Tramlines, particularly in the capitalist west of the divided city, were ripped out to make way for motorists, and bicycles were muscled out of the main traffic arteries. The autogerechte Stadt (car-friendly city) was born.
Fast forward 80 years and the dream of carefree individualised transport has regained a stronghold in the German capital. In fact, as cities such as Paris, Amsterdam and Copenhagen increasingly embrace policies that are friendly to bicycles, pedestrians and the planet, critics say Berlin is zooming full-throttle in reverse.
"It's not an unreasonable demand that Berlin ... actively ensures that everyone who is not surrounded by a tonne of metal feels safe in public spaces," Julia Schmitz, a community affairs reporter, wrote recently in the newspaper Tagesspiegel.
Experts note that although Berlin does have a low ratio of cars to people, its extensive public transport network is woefully underfunded and its bicycle lanes, which 15 years ago were seen as cutting edge in Europe, are often chaotic.

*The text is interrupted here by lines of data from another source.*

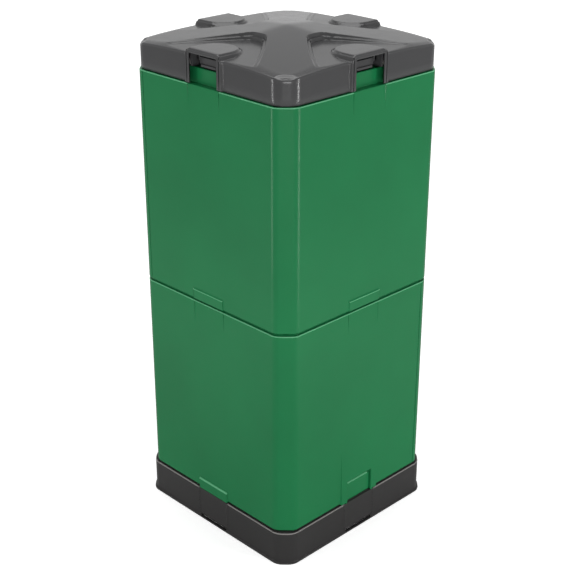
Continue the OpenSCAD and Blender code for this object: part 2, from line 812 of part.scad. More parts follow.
// Triangular recess over the front wall. Its floor runs from z_edge at the
// skirt to z_mid at the middle of the lid
module recess_cut(grow, z_edge, z_mid) {
    intersection() {
        translate([0, 0, lid_z0]) linear_extrude(skirt_h + crown_h + 10) polygon([
            [-recess_tip_hw - grow, -recess_tip_a + grow],
            [recess_tip_hw + grow, -recess_tip_a + grow],
            [recess_tip_hw + 14 + grow, -recess_tip_a - 12 + grow],
            [recess_end_hw + grow, -lid_half - 5],
            [-recess_end_hw - grow, -lid_half - 5],
            [-recess_tip_hw - 14 - grow, -recess_tip_a - 12 + grow]
        ]);
        translate([-reach / 2, 0, 0]) rotate([90, 0, 90]) linear_extrude(reach) polygon([
            [-lid_half - 5, z_edge], [0, z_mid],
            [0, lid_z1 + crown_h + 20], [-lid_half - 5, lid_z1 + crown_h + 20]
        ]);
    }
}

module lid_outer() {
    difference() {
        roof_block(0, 0);
        each_wall() {
            recess_cut(0, edge_z, ledge_mid_z);
            recess_cut(-recess_step, recess_edge_z, recess_mid_z);
        }
        for (k = [0:3]) rotate(45 + 90 * k)
            translate([0, -lid_diag + scoop_depth, corner_z + scoop_r - scoop_depth]) sphere(scoop_r);
    }
}

module lid_inner() {
    difference() {
        roof_block(lid_t, lid_t);
        each_wall() recess_cut(lid_t, recess_edge_z - lid_t, recess_mid_z - lid_t);
        for (k = [0:3]) rotate(45 + 90 * k)
            translate([0, -lid_diag + scoop_depth, corner_z + scoop_r - scoop_depth]) sphere(scoop_r + lid_t);
    }
}

// D-shaped tab over an opening
module tab(inset, out_a, z0, z1) {
    mid_a = lid_half - tab_reach + tab_r;
    intersection() {
        translate([0, 0, z0]) linear_extrude(z1 - z0) {
            translate([0, -mid_a]) circle(tab_r - inset);
            translate([inset - tab_r, -out_a]) square([2 * (tab_r - inset), out_a - mid_a]);
        }
        wall_box(0, out_a, tab_r, z0, z1);
    }
}

module lid_shell() color(dark_grey) difference() {
    union() {
        lid_outer();
        each_wall() {
            tab(0, tab_out_a, lid_z1 + 1, tab_top_z - 4);
            tab(tab_step, tab_out_a, lid_z1 + 1, tab_top_z);
            for (s = [-1, 1]) translate([s * (opening_hw + jamb_w / 2), 0, 0])
                wall_box(lid_half - lid_t, lid_half + jamb_proud, jamb_w / 2, lid_z0 - 1, tab_top_z - 6);
        }
    }
    difference() {
        union() {
            lid_inner();
            each_wall() tab(tab_step + 2, lid_half - lid_t, lid_z1 - 10, tab_top_z - lid_t);
        }
        for (x = [-1, 1]) for (y = [-1, 1]) translate([x * boss_at, y * boss_at, 0])
            cylinder(r = boss_r, h = 2 * reach);
        each_wall() latch_ears(tab_top_z - 1);
    }
    translate([0, 0, lid_z0 - 2]) linear_extrude(3) lid_outline(lid_t);
    for (x = [-1, 1]) for (y = [-1, 1]) translate([x * boss_at, y * boss_at, lid_z0 - 2])
        cylinder(r = boss_r + 1, h = liner_floor_z + liner_flange_t + fit_gap - lid_z0 + 2);
    each_wall() {
        wall_box(lid_half - lid_t - 8, tab_out_a + 1, opening_hw, lid_z0 - 3, lid_z1 + 5);
        for (s = [-1, 1]) translate([s * (opening_hw + jamb_w / 2), 0, 0])
            wall_box(lid_half + jamb_proud - 1.5, lid_half + 20, 1.5, lid_z0 - 2, lid_z1);
        latch_pin_bore();
    }
    for (x = [-1, 1]) for (y = [-1, 1]) translate([x * boss_at, y * boss_at, liner_floor_z])
        cylinder(r = screw_r, h = lid_screw_len);
}

module latch_ears(z_top) {
    for (s = [-1, 1]) translate([s * (ear_b + ear_t / 2), 0, 0])
        wall_box(latch_pin_a - ear_r, latch_pin_a + ear_r, ear_t / 2, latch_pin_z - ear_r, z_top);
}

module latch_pin_bore() {
    translate([-ear_b - ear_t - 1, -latch_pin_a, latch_pin_z]) rotate([0, 90, 0])
        cylinder(r = pin_r + pin_clear, h = 2 * (ear_b + ear_t + 1));
}

liner_floor_z = flange_z - plug_depth;
lid_screw_len = 32;

// Inner pan of the lid: a plug that drops inside the rim, and a flange
module latch_bays(grow) {
    each_wall() wall_box(plug_half + 2 - grow, lid_half + 1, ear_b + ear_t + 4 + grow, lid_z0 - 5, lid_z1 + 20);
}

module lid_liner() color(inner_black) difference() {
    union() {
        translate([0, 0, liner_floor_z]) linear_extrude(plug_depth + liner_flange_t) outline(plug_half, 10, 4);
        translate([0, 0, flange_z]) linear_extrude(liner_flange_t) lid_outline(lid_t + 0.5);
    }
    translate([0, 0, liner_floor_z + liner_flange_t]) linear_extrude(plug_depth + 10)
        outline(plug_half - liner_flange_t, 9, 3);
    latch_bays(0);
    for (x = [-1, 1]) for (y = [-1, 1]) translate([x * boss_at, y * boss_at, liner_floor_z - 1])
        cylinder(r = screw_r + fit_gap, h = 10);
}

foam_top_z = corner_z - lid_edge - lid_t - 1;

module lid_foam() color(foam_white) difference() {
    union() {
        translate([0, 0, liner_floor_z + liner_flange_t + fit_gap]) linear_extrude(plug_depth)
            outline(plug_half - liner_flange_t - fit_gap, 9, 3);
        translate([0, 0, flange_z + liner_flange_t + fit_gap])
            linear_extrude(foam_top_z - flange_z - liner_flange_t - fit_gap) lid_outline(lid_t + 1);
    }
    latch_bays(2);
    for (x = [-1, 1]) for (y = [-1, 1]) translate([x * boss_at, y * boss_at, liner_floor_z])
        cylinder(r = boss_r + fit_gap, h = 80);
}

// Flat seal between the lid's flange and the rim, inboard of the latch pockets
module lid_seal() color(seal_black) translate([0, 0, rim_top_z + fit_gap])
    linear_extrude(flange_z - rim_top_z - fit_gap) difference() {
        outline(plug_half + 4, 11, 5);
        outline(plug_half + 0.8, 10, 4);
    }

module lid_screws() color(steel)
    for (x = [-1, 1]) for (y = [-1, 1]) translate([x * boss_at, y * boss_at, liner_floor_z]) {
        cylinder(r = screw_r, h = lid_screw_len);
        translate([0, 0, -screw_head_h]) cylinder(r = screw_head_r, h = screw_head_h);
    }

module lid_latch_pins() color(steel) each_wall()
    translate([-ear_b - ear_t, -latch_pin_a, latch_pin_z]) rotate([0, 90, 0])
        cylinder(r = pin_r, h = 2 * (ear_b + ear_t));

// Lid latch: press plate, barrel and an arm that hooks under the rim's ledge
module lid_latch() color(dark_grey) difference() {
    union() {
        translate([-latch_hw, -latch_pin_a, latch_pin_z]) rotate([0, 90, 0]) cylinder(r = 5, h = 2 * latch_hw);
        wall_box(latch_pin_a, latch_pin_a + 9, latch_hw, latch_pin_z - 3, latch_pin_z + 3);
        wall_box(latch_pin_a + 6, latch_pin_a + 9, latch_hw, latch_pin_z - 12, latch_pin_z + 3);
        wall_box(latch_pin_a + 4, latch_pin_a + 12, latch_hw - 6, latch_pin_z - 17, latch_pin_z - 12);
        wall_box(latch_arm_a - 1, latch_arm_a + latch_arm_t - 1, latch_hw - 4,
            rim_top_z - skin_t - fit_gap - latch_nose_h, latch_pin_z);
        wall_box(latch_arm_a, latch_arm_a + latch_arm_t + latch_nose_reach, latch_hw - 4,
            rim_top_z - skin_t - fit_gap - latch_nose_h, rim_top_z - skin_t - fit_gap);
    }
    latch_pin_bore();
}

module lid_latch_front() lid_latch();
module lid_latch_left() rotate(-90) lid_latch();
module lid_latch_back() rotate(180) lid_latch();
module lid_latch_right() rotate(90) lid_latch();

base_shell();
base_deck();
deck_screws();
tap_body();
tap_lever();
tap_nut();
tap_washer();
core_lower_left();
core_lower_right();
core_joiner();
core_upper_left();
core_upper_right();
core_cap();
rear_lower_shell();
rear_lower_foam();
rear_lower_liner();
upper_front_shell();
upper_front_foam();
upper_front_liner();
upper_rear_shell();
upper_rear_foam();
upper_rear_liner();
seam_screws();
access_shell();
access_foam();
access_liner();
access_latch();
access_latch_pin();
lid_shell();
lid_foam();
lid_liner();
lid_seal();
lid_screws();
lid_latch_pins();
lid_latch_front();
lid_latch_left();
lid_latch_back();
lid_latch_right();
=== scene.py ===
import json
import math

import bmesh
import bpy
from mathutils import Matrix, Vector


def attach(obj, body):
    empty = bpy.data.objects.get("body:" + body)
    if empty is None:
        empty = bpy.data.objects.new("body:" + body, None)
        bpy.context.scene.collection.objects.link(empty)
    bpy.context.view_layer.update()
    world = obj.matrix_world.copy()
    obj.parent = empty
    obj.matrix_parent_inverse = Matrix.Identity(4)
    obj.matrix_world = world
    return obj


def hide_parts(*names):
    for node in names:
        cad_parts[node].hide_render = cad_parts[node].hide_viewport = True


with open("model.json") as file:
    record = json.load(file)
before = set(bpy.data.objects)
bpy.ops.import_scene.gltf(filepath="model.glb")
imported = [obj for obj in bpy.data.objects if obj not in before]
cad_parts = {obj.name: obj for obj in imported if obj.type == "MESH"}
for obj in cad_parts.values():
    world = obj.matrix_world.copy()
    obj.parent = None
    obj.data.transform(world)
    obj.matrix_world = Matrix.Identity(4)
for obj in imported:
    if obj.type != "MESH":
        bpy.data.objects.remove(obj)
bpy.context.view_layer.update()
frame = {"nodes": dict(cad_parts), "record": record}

nodes = frame["nodes"]
scene = bpy.context.scene

QUARTER = math.pi / 2
FRONT, RIGHT, BACK, LEFT = range(4)    # the walls, in quarter turns from the front one


# Materials

DRIFT_SCALE = 3.0              # noise scales, in waves for each metre
CLOUD_SCALE = 26.0
ZINC_SCALE = 400.0
CELL_SCALE = 620.0
FINE_SCALE = 900.0
DRIFT_SPAN = (0.32, 0.68)      # noise levels of the darkest and the lightest tone
CLOUD_SPAN = (0.35, 0.70)      # noise levels of the smoothest and the roughest scuff
SCUFF_SMOOTHER = 0.06          # how far full scuffing lowers and raises the roughness
SCUFF_ROUGHER = 0.20
RUB_HIGHLIGHT_SPAN = (0.53, 0.60)        # pointiness where rubbed wear and painted highlight on edges start and where they are full
RUB_HIGHLIGHT_GAIN = 1.7                 # how rubbed wear and painted highlight pale the colour
RUB_HIGHLIGHT_LIFT = 0.02
CREASE_REACH = 0.008           # how far the painted crease shade looks about
CREASE_SPAN = (0.50, 0.90)     # openness of a full crease and of an open face
CREASE_SHADE_TONE = 0.06             # share of the colour that is left in a fully shaded crease, as painted shade
CELL_SHARE = 0.6               # the cells' part in the grain, against the fine noise
GRAIN_STRENGTH = 0.35
ZINC_ROUGHNESS = (0.28, 0.45)


def srgb(r, g, b):
    """8-bit picture colour to Blender's linear values."""
    def lin(c):
        c /= 255
        return c / 12.92 if c <= 0.04045 else ((c + 0.055) / 1.055) ** 2.4
    return (lin(r), lin(g), lin(b), 1.0)


def toned(colour, gain, lift=0.0):
    return [min(1, c * gain + lift) for c in colour[:3]] + [1]


class Nodes:
    """Short names for building a material's node tree."""

    def __init__(self, name):
        self.mat = bpy.data.materials.new(name)
        self.mat.use_nodes = True
        self.tree = self.mat.node_tree
        self.bsdf = self.tree.nodes["Principled BSDF"]

    def add(self, kind, **values):
        """Adds a node: in_NAME or in_NUMBER is a socket's link or value, the rest are its settings."""
        node = self.tree.nodes.new(kind)
        for key, value in values.items():
            if key.startswith("in_"):
                socket = node.inputs[int(key[3:])] if key[3:].isdigit() else node.inputs[key[3:]]
                if hasattr(value, "is_output"):
                    self.tree.links.new(value, socket)
                else:
                    socket.default_value = value
            else:
                setattr(node, key, value)
        return node

    def math(self, operation, a, b):
        return self.add("ShaderNodeMath", operation=operation, in_0=a, in_1=b).outputs[0]

    def spread(self, value, span, low, high):
        """Maps a span of values onto low to high."""
        return self.add("ShaderNodeMapRange", in_0=value, in_1=span[0], in_2=span[1],
                        in_3=low, in_4=high).outputs[0]

    def ramp(self, value, *stops):
        node = self.add("ShaderNodeValToRGB", in_0=value)
        for element, (position, colour) in zip(node.color_ramp.elements, stops):
            element.position = position
            element.color = colour
        return node.outputs[0]

    def blend(self, amount, under, over):
        return self.add("ShaderNodeMix", data_type="RGBA", in_0=amount, in_6=under, in_7=over).outputs[2]

    def shade(self, socket, value):
        """Links a socket to the shader, or sets a constant on it."""
        if hasattr(value, "is_output"):
            self.tree.links.new(value, self.bsdf.inputs[socket])
        else:
            self.bsdf.inputs[socket].default_value = value


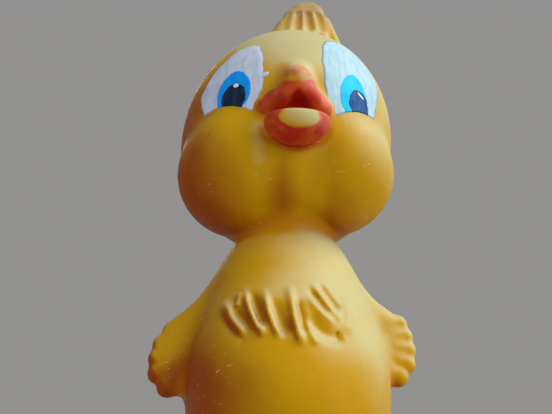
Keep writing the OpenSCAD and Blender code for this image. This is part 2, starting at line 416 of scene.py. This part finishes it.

But striking the right balance of interests on Berlin's roads has proved divisive since the pandemic and has hammered a deep wedge through the city's ruling coalition, the same fractious alliance of the conservative Christian Democratic Union (CDU) and the centre-left Social Democratic party (SPD) that governs at national level.
The CDU built its win in the last state election in 2023 in part on a backlash against the car-critical policies of the previous government of the SPD, the Greens and the far-left Die Linke. Aspects of the debate have taken on the flavour of a culture war, with the far-right Alternative für Deutschland also campaigning on motorists' rights.